» **Task input**:
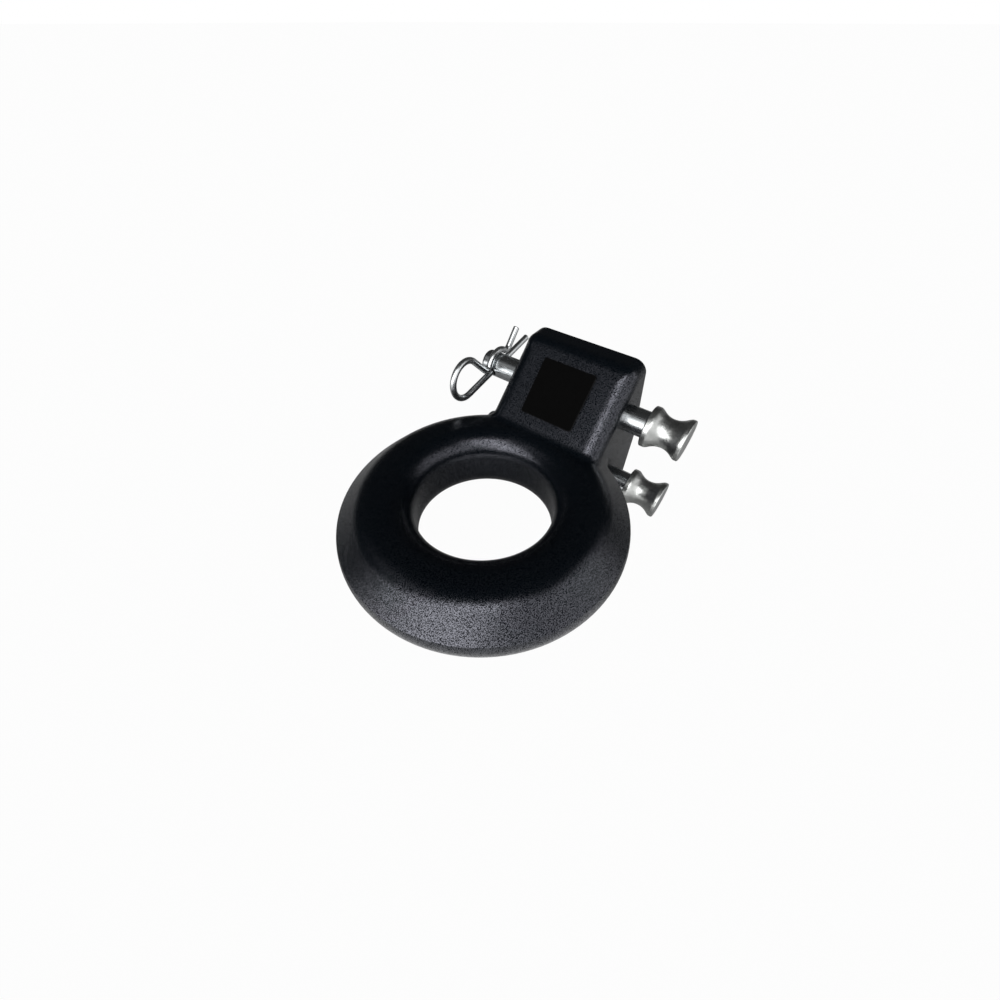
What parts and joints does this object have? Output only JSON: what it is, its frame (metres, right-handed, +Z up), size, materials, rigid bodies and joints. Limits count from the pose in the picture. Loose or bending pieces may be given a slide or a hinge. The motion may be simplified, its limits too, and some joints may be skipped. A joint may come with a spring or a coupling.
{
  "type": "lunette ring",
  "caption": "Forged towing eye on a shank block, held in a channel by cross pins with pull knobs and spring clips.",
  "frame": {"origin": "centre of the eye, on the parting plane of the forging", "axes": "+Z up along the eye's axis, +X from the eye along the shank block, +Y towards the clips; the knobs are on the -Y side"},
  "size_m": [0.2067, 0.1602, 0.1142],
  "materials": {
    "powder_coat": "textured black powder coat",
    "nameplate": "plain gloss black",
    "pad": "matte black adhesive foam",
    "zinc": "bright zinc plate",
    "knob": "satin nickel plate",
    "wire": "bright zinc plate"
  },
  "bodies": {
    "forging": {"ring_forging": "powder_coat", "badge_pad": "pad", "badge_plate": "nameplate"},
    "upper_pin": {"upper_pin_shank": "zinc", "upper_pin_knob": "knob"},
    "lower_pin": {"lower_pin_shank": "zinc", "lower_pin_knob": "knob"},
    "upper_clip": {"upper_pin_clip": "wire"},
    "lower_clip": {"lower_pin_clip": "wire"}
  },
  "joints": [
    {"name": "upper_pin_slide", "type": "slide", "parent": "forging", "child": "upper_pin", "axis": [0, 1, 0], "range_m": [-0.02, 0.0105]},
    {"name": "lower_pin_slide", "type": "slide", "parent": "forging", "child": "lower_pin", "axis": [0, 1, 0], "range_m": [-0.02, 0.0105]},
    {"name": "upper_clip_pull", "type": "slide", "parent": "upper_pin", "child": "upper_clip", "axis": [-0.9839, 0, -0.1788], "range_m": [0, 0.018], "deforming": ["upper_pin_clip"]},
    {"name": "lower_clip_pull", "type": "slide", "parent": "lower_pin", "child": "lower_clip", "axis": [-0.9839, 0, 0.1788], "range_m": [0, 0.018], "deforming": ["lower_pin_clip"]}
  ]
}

==

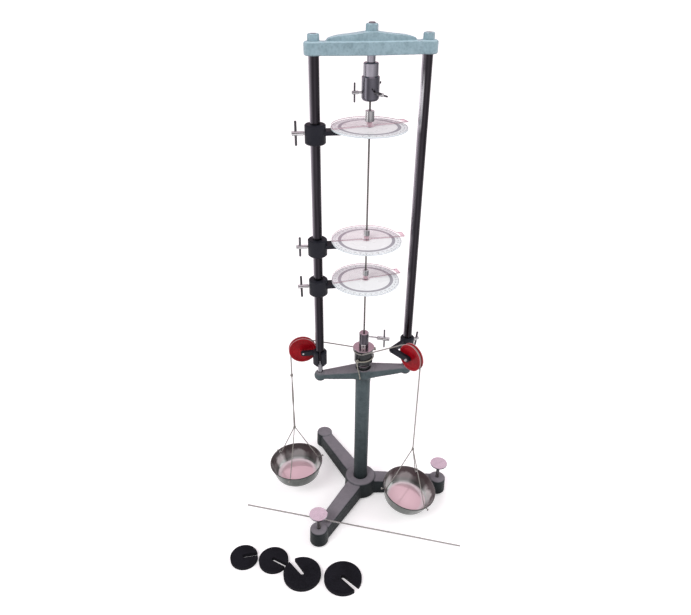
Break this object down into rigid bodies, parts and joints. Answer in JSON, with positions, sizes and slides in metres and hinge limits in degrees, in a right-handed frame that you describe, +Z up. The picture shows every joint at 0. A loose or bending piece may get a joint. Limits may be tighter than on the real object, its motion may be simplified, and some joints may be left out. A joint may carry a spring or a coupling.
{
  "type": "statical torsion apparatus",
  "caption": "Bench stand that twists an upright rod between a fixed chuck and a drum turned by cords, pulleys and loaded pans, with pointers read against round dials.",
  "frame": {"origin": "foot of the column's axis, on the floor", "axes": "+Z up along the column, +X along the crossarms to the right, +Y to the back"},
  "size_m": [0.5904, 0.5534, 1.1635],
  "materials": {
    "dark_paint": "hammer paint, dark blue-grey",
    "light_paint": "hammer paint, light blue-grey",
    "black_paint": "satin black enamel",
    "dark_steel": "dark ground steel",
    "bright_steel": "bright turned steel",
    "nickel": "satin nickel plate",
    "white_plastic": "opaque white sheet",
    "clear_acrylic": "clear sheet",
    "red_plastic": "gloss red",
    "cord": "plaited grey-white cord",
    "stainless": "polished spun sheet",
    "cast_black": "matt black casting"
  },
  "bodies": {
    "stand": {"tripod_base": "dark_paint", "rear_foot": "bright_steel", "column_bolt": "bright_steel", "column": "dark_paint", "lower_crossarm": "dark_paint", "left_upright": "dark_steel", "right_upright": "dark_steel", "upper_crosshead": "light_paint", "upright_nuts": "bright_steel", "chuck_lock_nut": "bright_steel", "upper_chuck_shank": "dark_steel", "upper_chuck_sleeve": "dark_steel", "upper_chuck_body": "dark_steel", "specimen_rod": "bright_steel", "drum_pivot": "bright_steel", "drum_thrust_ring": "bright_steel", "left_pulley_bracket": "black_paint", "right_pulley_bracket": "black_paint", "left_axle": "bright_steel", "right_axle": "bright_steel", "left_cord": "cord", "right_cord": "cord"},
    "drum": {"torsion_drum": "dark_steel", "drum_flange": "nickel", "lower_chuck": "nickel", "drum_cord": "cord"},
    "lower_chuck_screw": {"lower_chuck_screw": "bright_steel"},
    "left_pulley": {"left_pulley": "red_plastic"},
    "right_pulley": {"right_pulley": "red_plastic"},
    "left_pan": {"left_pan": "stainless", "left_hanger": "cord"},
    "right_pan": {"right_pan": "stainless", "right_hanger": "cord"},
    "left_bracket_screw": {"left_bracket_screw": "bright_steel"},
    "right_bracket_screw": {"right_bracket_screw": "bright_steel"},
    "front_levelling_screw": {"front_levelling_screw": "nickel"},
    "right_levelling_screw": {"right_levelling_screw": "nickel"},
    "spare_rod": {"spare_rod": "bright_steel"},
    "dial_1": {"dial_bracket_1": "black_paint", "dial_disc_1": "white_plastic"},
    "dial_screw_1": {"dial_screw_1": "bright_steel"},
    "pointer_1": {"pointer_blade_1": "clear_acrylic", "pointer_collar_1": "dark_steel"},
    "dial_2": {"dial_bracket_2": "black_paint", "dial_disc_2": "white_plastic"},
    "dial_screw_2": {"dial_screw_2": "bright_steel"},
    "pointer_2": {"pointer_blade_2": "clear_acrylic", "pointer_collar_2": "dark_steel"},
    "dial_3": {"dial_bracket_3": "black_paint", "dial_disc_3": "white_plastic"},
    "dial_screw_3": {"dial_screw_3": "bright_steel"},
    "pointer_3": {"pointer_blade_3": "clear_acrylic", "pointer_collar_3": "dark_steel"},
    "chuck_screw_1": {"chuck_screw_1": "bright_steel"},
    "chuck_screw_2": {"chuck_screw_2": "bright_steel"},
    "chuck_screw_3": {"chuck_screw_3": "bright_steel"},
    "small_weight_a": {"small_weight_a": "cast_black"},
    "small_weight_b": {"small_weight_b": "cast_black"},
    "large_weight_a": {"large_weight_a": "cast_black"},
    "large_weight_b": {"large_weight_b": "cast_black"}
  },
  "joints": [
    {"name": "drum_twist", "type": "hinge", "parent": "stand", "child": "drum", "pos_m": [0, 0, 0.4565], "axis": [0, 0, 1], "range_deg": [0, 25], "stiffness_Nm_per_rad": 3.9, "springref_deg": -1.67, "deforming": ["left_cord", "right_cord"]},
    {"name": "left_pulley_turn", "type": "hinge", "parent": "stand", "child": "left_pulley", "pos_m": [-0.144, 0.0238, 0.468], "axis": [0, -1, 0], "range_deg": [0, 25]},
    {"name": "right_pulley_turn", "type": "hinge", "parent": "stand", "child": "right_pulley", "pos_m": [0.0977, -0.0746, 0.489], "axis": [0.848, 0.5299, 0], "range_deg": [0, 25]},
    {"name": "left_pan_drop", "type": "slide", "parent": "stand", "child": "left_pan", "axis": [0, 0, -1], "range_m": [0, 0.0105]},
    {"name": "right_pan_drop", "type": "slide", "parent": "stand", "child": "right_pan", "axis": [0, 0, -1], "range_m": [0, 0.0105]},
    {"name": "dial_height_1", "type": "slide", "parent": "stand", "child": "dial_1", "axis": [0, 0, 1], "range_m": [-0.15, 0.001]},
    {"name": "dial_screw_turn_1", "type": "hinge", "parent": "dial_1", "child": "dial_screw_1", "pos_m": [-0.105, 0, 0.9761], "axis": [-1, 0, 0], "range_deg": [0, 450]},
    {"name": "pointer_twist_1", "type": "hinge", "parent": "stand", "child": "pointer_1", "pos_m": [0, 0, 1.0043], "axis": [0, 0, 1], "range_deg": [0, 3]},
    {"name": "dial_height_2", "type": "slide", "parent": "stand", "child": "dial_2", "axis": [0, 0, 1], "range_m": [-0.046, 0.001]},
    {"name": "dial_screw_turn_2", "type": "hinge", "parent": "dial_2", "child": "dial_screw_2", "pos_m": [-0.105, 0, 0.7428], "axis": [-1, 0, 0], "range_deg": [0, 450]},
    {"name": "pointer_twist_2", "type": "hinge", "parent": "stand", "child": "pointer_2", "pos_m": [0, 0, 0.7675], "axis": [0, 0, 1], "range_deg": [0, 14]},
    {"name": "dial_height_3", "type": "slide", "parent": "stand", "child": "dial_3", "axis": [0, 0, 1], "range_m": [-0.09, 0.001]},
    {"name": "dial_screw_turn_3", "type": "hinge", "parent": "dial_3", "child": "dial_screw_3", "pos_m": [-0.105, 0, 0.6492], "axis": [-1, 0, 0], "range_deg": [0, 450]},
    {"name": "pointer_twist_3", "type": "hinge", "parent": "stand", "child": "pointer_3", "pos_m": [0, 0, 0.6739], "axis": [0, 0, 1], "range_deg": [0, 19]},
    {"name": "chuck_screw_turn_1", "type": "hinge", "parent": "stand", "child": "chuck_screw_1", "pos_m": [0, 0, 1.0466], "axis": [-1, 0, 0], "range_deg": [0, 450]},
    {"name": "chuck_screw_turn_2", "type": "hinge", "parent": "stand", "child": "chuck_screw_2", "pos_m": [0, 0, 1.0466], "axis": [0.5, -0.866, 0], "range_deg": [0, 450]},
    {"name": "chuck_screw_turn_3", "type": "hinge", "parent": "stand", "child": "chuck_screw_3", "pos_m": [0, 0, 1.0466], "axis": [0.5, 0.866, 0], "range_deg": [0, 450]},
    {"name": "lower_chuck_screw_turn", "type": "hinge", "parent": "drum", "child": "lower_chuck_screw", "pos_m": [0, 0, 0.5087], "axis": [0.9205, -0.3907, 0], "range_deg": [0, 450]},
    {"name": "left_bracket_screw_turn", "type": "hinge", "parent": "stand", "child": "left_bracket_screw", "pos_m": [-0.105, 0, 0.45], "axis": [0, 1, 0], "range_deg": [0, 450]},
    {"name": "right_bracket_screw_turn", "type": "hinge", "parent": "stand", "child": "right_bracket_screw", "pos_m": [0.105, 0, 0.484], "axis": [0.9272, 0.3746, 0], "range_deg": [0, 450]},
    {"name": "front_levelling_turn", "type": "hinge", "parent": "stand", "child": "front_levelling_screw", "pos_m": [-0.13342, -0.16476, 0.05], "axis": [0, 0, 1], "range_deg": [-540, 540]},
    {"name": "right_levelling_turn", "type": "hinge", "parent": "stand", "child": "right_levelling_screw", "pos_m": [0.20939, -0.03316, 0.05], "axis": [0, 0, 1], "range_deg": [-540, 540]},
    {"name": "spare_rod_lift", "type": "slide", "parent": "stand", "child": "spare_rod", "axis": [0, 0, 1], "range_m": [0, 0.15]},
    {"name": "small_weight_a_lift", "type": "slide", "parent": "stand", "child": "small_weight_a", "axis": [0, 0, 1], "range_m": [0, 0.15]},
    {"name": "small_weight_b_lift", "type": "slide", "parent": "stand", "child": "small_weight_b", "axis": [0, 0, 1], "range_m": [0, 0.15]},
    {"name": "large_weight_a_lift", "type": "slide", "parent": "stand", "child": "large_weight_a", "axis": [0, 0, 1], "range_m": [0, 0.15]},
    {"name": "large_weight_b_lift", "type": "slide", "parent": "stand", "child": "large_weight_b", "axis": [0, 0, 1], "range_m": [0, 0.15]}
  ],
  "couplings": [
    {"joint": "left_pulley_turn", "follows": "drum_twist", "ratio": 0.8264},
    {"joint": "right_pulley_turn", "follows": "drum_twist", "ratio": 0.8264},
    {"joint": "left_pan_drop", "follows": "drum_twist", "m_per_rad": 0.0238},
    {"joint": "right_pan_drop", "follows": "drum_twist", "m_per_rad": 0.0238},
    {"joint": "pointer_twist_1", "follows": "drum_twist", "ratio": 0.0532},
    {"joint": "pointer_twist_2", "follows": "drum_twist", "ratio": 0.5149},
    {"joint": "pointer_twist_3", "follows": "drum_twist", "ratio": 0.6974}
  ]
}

* * *

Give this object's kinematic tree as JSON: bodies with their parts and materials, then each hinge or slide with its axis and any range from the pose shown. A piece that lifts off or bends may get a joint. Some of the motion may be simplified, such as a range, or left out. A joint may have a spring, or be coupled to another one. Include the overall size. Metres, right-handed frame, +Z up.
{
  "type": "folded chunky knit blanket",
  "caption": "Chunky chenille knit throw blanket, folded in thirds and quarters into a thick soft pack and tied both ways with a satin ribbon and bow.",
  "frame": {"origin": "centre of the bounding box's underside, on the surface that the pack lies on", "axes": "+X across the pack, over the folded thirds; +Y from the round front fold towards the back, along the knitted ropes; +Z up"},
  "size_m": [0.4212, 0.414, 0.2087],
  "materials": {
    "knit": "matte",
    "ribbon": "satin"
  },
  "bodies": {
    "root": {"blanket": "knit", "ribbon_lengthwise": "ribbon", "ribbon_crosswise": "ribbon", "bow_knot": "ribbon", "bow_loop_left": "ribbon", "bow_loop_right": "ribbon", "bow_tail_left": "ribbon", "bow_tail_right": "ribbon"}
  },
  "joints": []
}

» **Direction**:
Display every line of the listing that contains the string "object".

» **Output below**:
What parts and joints does this object have? Output only JSON: what it is, its frame (metres, right-handed, +Z up), size, materials, rigid bodies and joints. Limits count from the pose in the picture. Loose or bending pieces may be given a slide or a hinge. The motion may be simplified, its limits too, and some joints may be skipped. A joint may come with a spring or a coupling.
Break this object down into rigid bodies, parts and joints. Answer in JSON, with positions, sizes and slides in metres and hinge limits in degrees, in a right-handed frame that you describe, +Z up. The picture shows every joint at 0. A loose or bending piece may get a joint. Limits may be tighter than on the real object, its motion may be simplified, and some joints may be left out. A joint may carry a spring or a coupling.
Give this object's kinematic tree as JSON: bodies with their parts and materials, then each hinge or slide with its axis and any range from the pose shown. A piece that lifts off or bends may get a joint. Some of the motion may be simplified, such as a range, or left out. A joint may have a spring, or be coupled to another one. Include the overall size. Metres, right-handed frame, +Z up.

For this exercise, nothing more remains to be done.